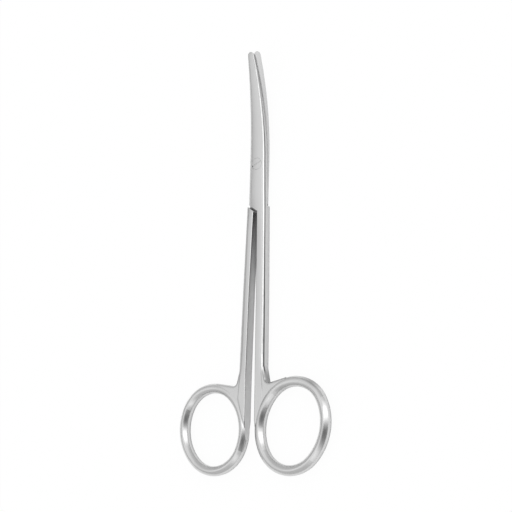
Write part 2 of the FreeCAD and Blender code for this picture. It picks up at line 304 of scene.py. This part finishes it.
def grain(tree, scale, stretch, detail):
    """Noise in the object's own space, so that it stays on the piece as it moves."""
    mapped = add(tree, "ShaderNodeMapping", {"Vector": own_place(tree), "Scale": stretch}).outputs["Vector"]
    noise = add(tree, "ShaderNodeTexNoise", {"Vector": mapped, "Scale": scale, "Detail": detail})
    return noise.outputs["Fac"]


# %% Normals of the steel
GRAIN_HEIGHT = 0.01 * MM
GRAIN_STRENGTH = 0.14
GRAIN_ON_POLISH = 0.2


def steel_normal(tree, place, along, polish, grains, side):
    """Ring flanks, necks, crown and grain, one laid over the other."""
    plain = add(tree, "ShaderNodeNewGeometry").outputs["Normal"]
    shape = add(tree, "ShaderNodeMix", {
        0: ring_mask(tree, along), 4: plain, 5: flank_normal(tree)}, data_type="VECTOR")
    shape = add(tree, "ShaderNodeMix", {
        0: neck_mask(tree, along, side), 4: shape.outputs[1], 5: to_world(tree, (0.0, 0.0, 1.0))},
        data_type="VECTOR")
    crown = add(tree, "ShaderNodeBump", {
        "Height": crown_height(tree, place, side), "Normal": shape.outputs[1],
        "Strength": 1.0, "Distance": 1.0})
    fine = calc(tree, "MULTIPLY", grains, remap(tree, polish, (0.0, 1.0), (1.0, GRAIN_ON_POLISH)))
    bump = add(tree, "ShaderNodeBump", {
        "Height": fine, "Normal": crown.outputs["Normal"],
        "Strength": GRAIN_STRENGTH, "Distance": GRAIN_HEIGHT})
    return bump.outputs["Normal"]


# %% Satin steel material
STEEL_COLOR = (0.66, 0.66, 0.66, 1.0)
# Painted shade: the dark colour painted into corners and into the gap between the shanks.
PAINTED_CORNER_SHADE_COLOR = (0.12, 0.12, 0.122, 1.0)
MIDDLE_OF_PATCHES = (0.35, 0.65)
MIDDLE_OF_LINES = (0.3, 0.7)
PATCH_ROUGHNESS = 0.02
LINE_ROUGHNESS = 0.05


def steel(name, satin, polished, side, corner=PAINTED_CORNER_SHADE_COLOR):
    material, tree = new_material(name)
    place = own_place(tree)
    along = split(tree, place)["Y"]
    polish = calc(tree, "MAXIMUM", ring_mask(tree, along), edge_mask(tree))
    beads, lines, patches = [grain(tree, **kind) for kind in (BEADS, GRIND_LINES, PATCHES)]

    rough = remap(tree, polish, (0.0, 1.0), (satin, polished))
    rough = calc(tree, "ADD", rough, remap(
        tree, patches, MIDDLE_OF_PATCHES, (-PATCH_ROUGHNESS, PATCH_ROUGHNESS)))
    rough = calc(tree, "ADD", rough, remap(
        tree, lines, MIDDLE_OF_LINES, (-LINE_ROUGHNESS, LINE_ROUGHNESS)))

    # Painted shade: the corner mask mixes the dark corner colour into the steel where Ambient Occlusion
    # finds a corner.
    color = add(tree, "ShaderNodeMix", {
        6: corner, 7: STEEL_COLOR, 0: painted_corner_mask(tree, along)}, data_type="RGBA").outputs[2]
    shader = add(tree, "ShaderNodeBsdfPrincipled", {
        # The painted highlights, painted dark lines and painted shade along the edges multiply the colour
        # here.
        "Base Color": scaled(tree, color, painted_edge_light(tree, along, side)),
        "Metallic": 1.0, "Roughness": rough,
        "Normal": steel_normal(tree, place, along, polish, calc(tree, "ADD", beads, lines), side)})
    add(tree, "ShaderNodeOutputMaterial", {"Surface": shader.outputs[0]})
    print(name, "has", len(tree.nodes), "nodes")
    return material


# %% [markdown]
# ## Dress the pieces
# Each forging gets its own copy of the steel, because its outer side is the other way round. The
# screw is turned from the same steel and ground flush with the joint, so it is satin all over.
# Its slot and corners are painted lighter than the steel, a painted light where they would fall into shade.

# %% Materials on the pieces
SATIN_ROUGHNESS = 0.32
POLISHED_ROUGHNESS = 0.19
SCREW_ROUGHNESS = 0.34
# Painted light: the screw's slot and corners get this lighter colour in place of shade.
SCREW_PAINTED_SLOT_LIGHT = (0.92, 0.92, 0.92, 1.0)
FRONT_SIDE = 1
BACK_SIDE = -1


def dress(node_name, material):
    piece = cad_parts[node_name]
    piece.data.materials.clear()
    piece.data.materials.append(material)
    low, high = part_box(node_name)
    print(node_name, "is", [round((b - a) / MM, 1) for a, b in zip(low, high)], "mm")


front_steel = steel("front satin steel", SATIN_ROUGHNESS, POLISHED_ROUGHNESS, FRONT_SIDE)
back_steel = steel("back satin steel", SATIN_ROUGHNESS, POLISHED_ROUGHNESS, BACK_SIDE)
screw_steel = steel("ground screw steel", SCREW_ROUGHNESS, SCREW_ROUGHNESS, FRONT_SIDE, SCREW_PAINTED_SLOT_LIGHT)
dress("front_half", front_steel)
dress("back_half", back_steel)
dress("pivot_screw", screw_steel)

# %% [markdown]
# ## The table
# A white sheet under the scissors. Its paint takes the soft shadow and is what the steel mirrors.
# To the camera most of it is a plain white of strength 1, so that only a trace of the shadow
# stays, as on a sheet that is lit from below. In reflections a part of it is that white as well.

# %% White sheet
FLOOR_SIZE = 6.0
FLOOR_GAP = 0.02 * MM
WHITE_TO_CAMERA = 0.95
WHITE_TO_REFLECTIONS = 0.20


def white_floor():
    material, tree = new_material("white sheet")
    paint = add(tree, "ShaderNodeBsdfDiffuse", {"Color": (1.0, 1.0, 1.0, 1.0)})
    light = add(tree, "ShaderNodeEmission", {"Color": (1.0, 1.0, 1.0, 1.0), "Strength": 1.0})
    rays = add(tree, "ShaderNodeLightPath").outputs
    mirrored = calc(tree, "MAXIMUM", rays["Is Glossy Ray"], rays["Is Transmission Ray"])
    mirrored = calc(tree, "MULTIPLY", mirrored, WHITE_TO_REFLECTIONS)
    seen = calc(tree, "MULTIPLY", rays["Is Camera Ray"], WHITE_TO_CAMERA)
    mix = add(tree, "ShaderNodeMixShader", {
        0: calc(tree, "ADD", seen, mirrored), 1: paint.outputs[0], 2: light.outputs[0]})
    add(tree, "ShaderNodeOutputMaterial", {"Surface": mix.outputs[0]})
    return material


half_floor = FLOOR_SIZE / 2
corners = [(-half_floor, -half_floor, 0), (half_floor, -half_floor, 0),
           (half_floor, half_floor, 0), (-half_floor, half_floor, 0)]
sheet = bpy.data.meshes.new("table_sheet")
sheet.from_pydata(corners, [], [(0, 1, 2, 3)])
table = bpy.data.objects.new("table_sheet", sheet)
bpy.context.collection.objects.link(table)
sheet.materials.append(white_floor())
table.location.z = CAD_BOX[0].z - FLOOR_GAP
print("floor at", round(table.location.z / MM, 3), "mm")

# %% [markdown]
# ## The room in the reflections
# Steel has little colour of its own: what it shows is the room. A room could be built from lamps
# and walls, but then each would have to be placed by trial. Here it is drawn in the world by
# direction instead: pale overhead and dimmer towards the horizon.

# %% Room level by height
ROOM_LEVEL = [(0, 0.80), (20, 1.04), (40, 0.88), (60, 0.68), (75, 0.64), (180, 0.64)]

world = bpy.data.worlds.new("room")
bpy.context.scene.world = world
world.use_nodes = True
room = world.node_tree
room.nodes.clear()
toward = add(room, "ShaderNodeTexCoord").outputs["Generated"]
from_top = calc(room, "ARCCOSINE", split(room, toward)["Z"])
from_top = calc(room, "DEGREES", from_top)
level = by_steps(room, from_top, ROOM_LEVEL)
print("room level is", ROOM_LEVEL[0][1], "overhead and", ROOM_LEVEL[-1][1], "at the horizon")

# %% [markdown]
# Each lamp is a soft oval spot in the room: full in its middle and nothing at its rim. Its
# place is given by degrees round from +X and degrees down from straight up. A dark gap is the
# same spot, but takes its share of the light away: it leaves the dark patches on the rings.

# %% Lamps and dark gaps
LAMPS = [  # round, down, half width, half height, level
    (20.0, 60.0, 28.0, 58.0, 1.55),    # to the right: the white edge lines and the ring glints
    (-50.0, 56.0, 33.0, 46.0, 0.52),   # beside the ring end: the second glint of each ring
    (172.0, 104.0, 41.0, 58.0, 0.42),  # low on the left: the left flanks of the rings
    (56.0, 54.0, 80.0, 20.0, 0.28),    # a broad band beyond the tips
    (212.0, 44.0, 45.0, 26.0, 0.18)]   # high on the left: the rising tips of the blades
DARK_GAPS = [
    (-13.0, 50.0, 48.0, 64.0, 0.76),   # between the first two lamps
    (-22.0, 88.0, 28.0, 25.0, 0.35),   # under that gap, at the horizon
    (168.0, 68.0, 34.0, 26.0, 0.36)]   # on the left: the darker side of the crowned bars


def spot(around, down, half_width, half_height, strength):
    turned = add(room, "ShaderNodeMapping", {
        "Vector": toward, "Rotation": (0.0, 0.0, math.radians(-around))}).outputs["Vector"]
    flat = split(room, turned)
    angle = calc(room, "ARCTAN2", flat["Y"], flat["X"])
    wide = calc(room, "DIVIDE", angle, math.radians(half_width))
    high = calc(room, "DIVIDE", calc(room, "SUBTRACT", from_top, down), half_height)
    both = add(room, "ShaderNodeCombineXYZ", {"X": wide, "Y": high}).outputs[0]
    away = add(room, "ShaderNodeVectorMath", {0: both}, operation="LENGTH").outputs["Value"]
    soft = add(room, "ShaderNodeMapRange", {
        "Value": away, "From Min": 1.0, "From Max": 0.0, "To Min": 0.0, "To Max": strength},
        interpolation_type="SMOOTHSTEP")
    return soft.outputs["Result"]


for lamp in LAMPS:
    level = calc(room, "ADD", level, spot(*lamp))
for gap in DARK_GAPS:
    level = calc(room, "MULTIPLY", level, calc(room, "SUBTRACT", 1.0, spot(*gap)))
print("room with", len(LAMPS), "lamps and", len(DARK_GAPS), "dark gaps")

# %% [markdown]
# Only mirror rays see that room. The white sheet is lit by a plain level of 1 instead, at which
# a colour renders as written.

# %% World output
PLAIN_LEVEL = 1.0
mirror = add(room, "ShaderNodeLightPath").outputs["Is Glossy Ray"]
strength = add(room, "ShaderNodeMix", {"Factor": mirror, "A": PLAIN_LEVEL, "B": level})
background = add(room, "ShaderNodeBackground", {
    "Color": (1.0, 1.0, 1.0, 1.0), "Strength": strength.outputs[0]})
add(room, "ShaderNodeOutputWorld", {"Surface": background.outputs[0]})
print("world of", len(room.nodes), "nodes")

# %% [markdown]
# ## Camera
# The photograph looks down on the scissors from the right and a little from the ring end. The
# view is turned about two lines: first towards the right side, then towards the rings.

# %% Camera
CAMERA_TO_RIGHT = 34.0
CAMERA_TO_RINGS = 12.066
CAMERA_ROLL = 1.5255
CAMERA_DISTANCE = 0.600
CAMERA_AIM = Vector((0.0, -31.91 * MM, 1.95 * MM))
PICTURE_PIXELS = 512
FOCAL_PIXELS = 1770.0
MIDDLE_PIXEL = 257.35
SENSOR_MM = 36.0

right_turn = math.radians(CAMERA_TO_RIGHT)
ring_turn = math.radians(CAMERA_TO_RINGS)
roll = math.radians(CAMERA_ROLL)
back = Vector((math.sin(right_turn) * math.cos(ring_turn), -math.sin(ring_turn),
               math.cos(right_turn) * math.cos(ring_turn)))
flat_right = Vector((math.cos(right_turn), 0.0, -math.sin(right_turn)))
flat_up = back.cross(flat_right)
right = math.cos(roll) * flat_right + math.sin(roll) * flat_up
up = -math.sin(roll) * flat_right + math.cos(roll) * flat_up

lens = bpy.data.cameras.new("photo_camera")
lens.sensor_width = SENSOR_MM
lens.lens = FOCAL_PIXELS / PICTURE_PIXELS * SENSOR_MM
lens.shift_x = (PICTURE_PIXELS / 2 - MIDDLE_PIXEL) / PICTURE_PIXELS
camera = bpy.data.objects.new("photo_camera", lens)
bpy.context.collection.objects.link(camera)
stand = Matrix((right, up, back)).transposed().to_4x4()
stand.translation = CAMERA_AIM + back * CAMERA_DISTANCE
camera.matrix_world = stand
bpy.context.scene.camera = camera
bpy.context.scene.view_settings.view_transform = "Standard"
print("lens", round(lens.lens, 1), "mm, shift", round(lens.shift_x, 4))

Work instructions:
Set down the lines above as they stand, starting with the first line and ending with the line that contains "GRAIN_ON_POLISH = 0.2".

Finished exercise:
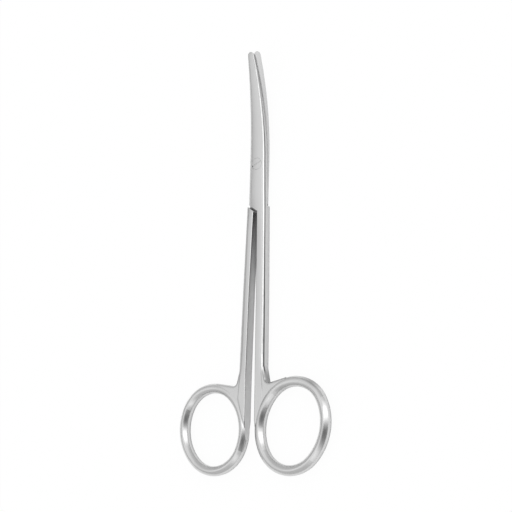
Write part 2 of the FreeCAD and Blender code for this picture. It picks up at line 304 of scene.py. This part finishes it.
def grain(tree, scale, stretch, detail):
    """Noise in the object's own space, so that it stays on the piece as it moves."""
    mapped = add(tree, "ShaderNodeMapping", {"Vector": own_place(tree), "Scale": stretch}).outputs["Vector"]
    noise = add(tree, "ShaderNodeTexNoise", {"Vector": mapped, "Scale": scale, "Detail": detail})
    return noise.outputs["Fac"]


# %% Normals of the steel
GRAIN_HEIGHT = 0.01 * MM
GRAIN_STRENGTH = 0.14
GRAIN_ON_POLISH = 0.2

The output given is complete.